Amy spent time in Italy, and she cooked in restaurants whose kitchens tended to be filled with men. It wasn’t necessarily a bad experience; after all, that’s where she met her husband, Aaron. And yet, the imbalance was hard to overlook. Only once did she work with another woman, but the experience of most often being the only female toughened her up, she says.
“You figure out how to stick up for yourself. It shows you something you maybe didn’t know you had in you.” It’s changing now, she adds. More women are coming into the profession, and the old traditions are giving way to a new day.

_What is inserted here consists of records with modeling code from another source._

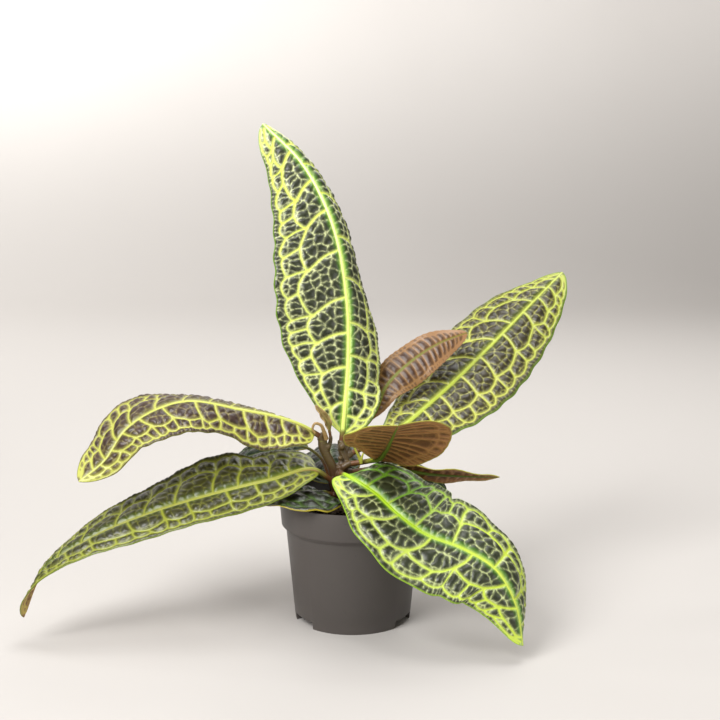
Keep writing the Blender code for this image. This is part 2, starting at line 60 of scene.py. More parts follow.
class Signal:
    """A number that varies over a surface. Python's operators on it add Math nodes to its material."""

    def __init__(self, paint: "Paint", socket: bpy.types.NodeSocket) -> None:
        """Wrap a socket.

        Args:
            paint: The material in the making that the socket belongs to.
            socket: The output socket to read.
        """
        self.paint = paint
        self.socket = socket

    def maths(self, operation: str, *others: Any, swap: bool = False) -> "Signal":
        """Put this signal through one Math node.

        Args:
            operation: The Math node's operation.
            others: Numbers or signals for its further inputs.
            swap: Whether this signal is the second operand.

        Returns:
            The node's result.
        """
        values = (*others, self) if swap else (self, *others)
        node = self.paint.node("ShaderNodeMath", {"operation": operation}, dict(enumerate(values)))
        return Signal(self.paint, node.outputs[0])

    def __add__(self, other: Any) -> "Signal":
        """Sum."""
        return self.maths("ADD", other)

    def __radd__(self, other: Any) -> "Signal":
        """Sum, reflected."""
        return self.maths("ADD", other)

    def __sub__(self, other: Any) -> "Signal":
        """Difference."""
        return self.maths("SUBTRACT", other)

    def __rsub__(self, other: Any) -> "Signal":
        """Difference, reflected."""
        return self.maths("SUBTRACT", other, swap=True)

    def __mul__(self, other: Any) -> "Signal":
        """Product."""
        return self.maths("MULTIPLY", other)

    def __rmul__(self, other: Any) -> "Signal":
        """Product, reflected."""
        return self.maths("MULTIPLY", other)

    def __pow__(self, other: Any) -> "Signal":
        """Power."""
        return self.maths("POWER", other)

    def least(self, other: Any) -> "Signal":
        """The smaller of two."""
        return self.maths("MINIMUM", other)

    def most(self, other: Any) -> "Signal":
        """The larger of two."""
        return self.maths("MAXIMUM", other)

    def fall(self, start: float, end: float) -> "Signal":
        """A smooth mask.

        Args:
            start: The value at which the mask is 1.
            end: The value at which it has gone to 0.

        Returns:
            The mask.
        """
        node = self.paint.node(
            "ShaderNodeMapRange", {"interpolation_type": "SMOOTHSTEP"},
            {"Value": self, "From Min": start, "From Max": end, "To Min": 1.0, "To Max": 0.0})
        return Signal(self.paint, node.outputs[0])


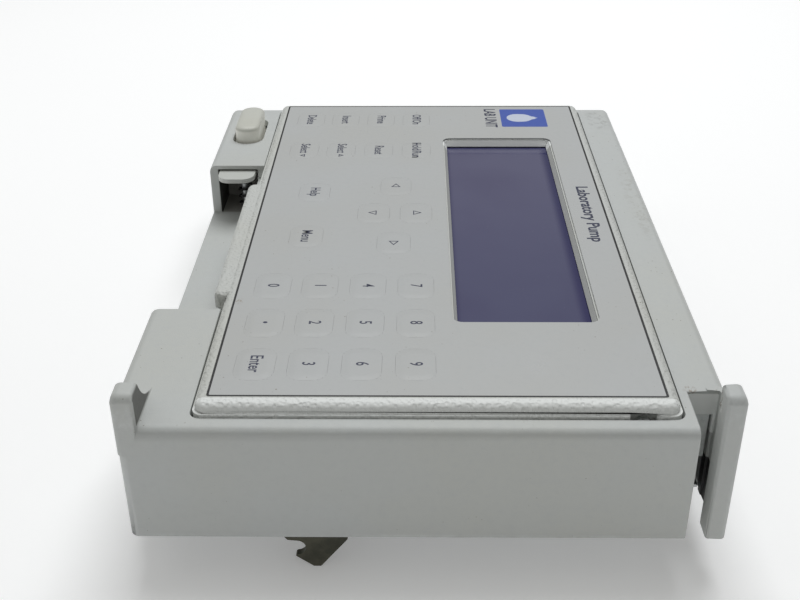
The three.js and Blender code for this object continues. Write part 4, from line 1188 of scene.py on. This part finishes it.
@dataclass
class TiltPanel:
    """The bezel with its window, boards, cover and brace."""

    finish: Finishes
    screws: int = 4

    def build(self) -> None:
        """Makes the panel."""
        f = self.finish
        refined("panel_bezel", f.bezel, "panel_plastic", 0.25 * MM)
        refined("display_window", f.glass, "display_glass", 0.15 * MM)
        refined("display_module", f.dark, "dark_plastic", 0.2 * MM)
        refined("display_backlight", f.guide, "light_guide", 0.2 * MM)
        refined("driver_board", f.board, "circuit_board", 0.1 * MM)
        refined("keypad_board", f.board, "circuit_board", 0)
        refined("panel_back_cover", f.zinc, "zinc_plate", 0.15 * MM)
        refined("brace_rod", f.steel, "steel", 0.15 * MM)
        refined("support_brace", f.dark, "dark_plastic", 0.25 * MM)
        for number in range(1, self.screws + 1):
            refined(f"panel_screw_{number}", f.steel, "steel", 0.15 * MM)


# ------------------------------------------------------------------------------------------- stage


@dataclass(frozen=True)
class Studio:
    """Pale floor, soft light and the camera."""

    lens: float = 49.74
    place: Triple = (-0.00128, -0.32918, 0.20869)
    yaw: float = 0.964
    pitch: float = 29.946
    roll: float = -0.383
    glow: float = 0.2
    sky: float = 0.24
    sky_tint: Triple = (1.0, 1.0, 0.965)
    lamp_tint: Triple = (0.97, 0.985, 1.0)
    aim: Triple = (0.0, 0.0, 0.03)

    def floor(self) -> None:
        """Lays the floor."""
        mesh = bmesh.new()
        bmesh.ops.create_grid(mesh, x_segments=24, y_segments=24, size=8.0)
        data = bpy.data.meshes.new("floor")
        mesh.to_mesh(data)
        mesh.free()
        graph = Graph("pale floor")
        cloud = graph.noise(0.4, 3.0)
        color = graph.mix(cloud, (0.9, 0.9, 0.9), (0.94, 0.94, 0.94))
        glow = {"Emission_Color": (1.0, 1.0, 1.0), "Emission_Strength": self.glow}
        data.materials.append(graph.surface(color, 0.75, graph.noise(2 * MM, 2.0), 0.02 * MM, **glow))
        floor = bpy.data.objects.new("floor", data)
        bpy.context.scene.collection.objects.link(floor)
        floor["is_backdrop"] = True

    def light(self, name: str, place: Triple, size: float, power: float) -> None:
        """Hangs a soft box.

        Args:
            name: Its name.
            place: Where it hangs.
            size: Its side.
            power: Its power in watts.
        """
        data = bpy.data.lights.new(name, "AREA")
        data.size = size
        data.energy = power
        data.color = self.lamp_tint
        lamp = bpy.data.objects.new(name, data)
        lamp.location = place
        lamp.rotation_euler = (Vector(self.aim) - Vector(place)).to_track_quat("-Z", "Y").to_euler()
        bpy.context.scene.collection.objects.link(lamp)

    def camera(self) -> None:
        """Sets the camera up."""
        yaw, pitch, roll = (math.radians(each) for each in (self.yaw, self.pitch, self.roll))
        ahead = math.cos(pitch)
        forward = Vector((-math.sin(yaw) * ahead, math.cos(yaw) * ahead, -math.sin(pitch)))
        right = Vector((math.cos(yaw), math.sin(yaw), 0))
        up = right.cross(forward)
        turned_right = right * math.cos(roll) + up * math.sin(roll)
        turned_up = up * math.cos(roll) - right * math.sin(roll)
        data = bpy.data.cameras.new("camera")
        data.lens = self.lens
        data.sensor_width = 36
        data.clip_start = 0.01
        camera = bpy.data.objects.new("camera", data)
        turn = Matrix((turned_right, turned_up, -forward)).transposed().to_4x4()
        camera.matrix_world = Matrix.Translation(self.place) @ turn
        bpy.context.scene.collection.objects.link(camera)
        bpy.context.scene.camera = camera

    def build(self) -> None:
        """Lays the floor and sets light and camera."""
        self.floor()
        world = bpy.data.worlds.new("studio")
        world.use_nodes = True
        background = world.node_tree.nodes["Background"]
        background.inputs["Color"].default_value = (*self.sky_tint, 1)
        background.inputs["Strength"].default_value = self.sky
        bpy.context.scene.world = world
        bpy.context.scene.view_settings.view_transform = "Standard"
        self.light("key", (0.1, 0.5, 1.25), 0.9, 12.0)
        self.light("fill", (-0.7, 0.1, 1.0), 0.8, 0.9)
        self.camera()


def corners() -> "list[list[float]]":
    """Returns the whole object's box as plain lists."""
    return [list(map(float, corner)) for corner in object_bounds()]


def main() -> None:
    """Builds the door from its sub-assemblies and sets the stage."""
    logging.basicConfig(level=logging.INFO, format="%(name)s: %(message)s")
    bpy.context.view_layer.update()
    finish = Finishes(Box.of("door_housing"), Box.of("keypad_overlay"), Box.of("display_window"))
    Studio().build()
    Housing(finish).build()
    PowerButton(finish).build()
    TiltPanel(finish).build()
    Keypad(finish).build()


if __name__ == "__main__":
    main()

Amy’s career shifted as well. She left restaurant cooking about 10 years ago to join Columbus Craft Meats, a century-old purveyor of Italian salami, and artisanal and deli meats. When the company was acquired by Hormel Foods in 2017, Amy signed on for more challenges.
By all accounts, it was made to order. Amy has been steadily promoted and has earned industry accolades as well. For instance, the International Deli, Dairy Bakery Association and Winsight Grocery Business named her a Champion of Change, an award designed to recognize those who are making a mark – and a difference – in their stores, companies and communities. She is also a mom now to Isabelle, 6; and Sam, 2.
As any working parent will tell you, childrearing is a game-changer, but Amy and Aaron are in tune.
“It takes a lot of work,” Amy offers. “But having the freedom of working from home allows me to catch up and focus when I return from a trip. When I’m home, I’m really invested, and I do a lot of work to set them up for success when I’m not home. Plus, my husband is amazing.” When she’s in a restaurant these days, it’s always in the front of the house, and that suits Amy well. She’s found her recipe for success – and happiness.
“I have incredible pride to be part of the Culinary Collective for Hormel Foods. I love my job … where it’s at and where we’re going.”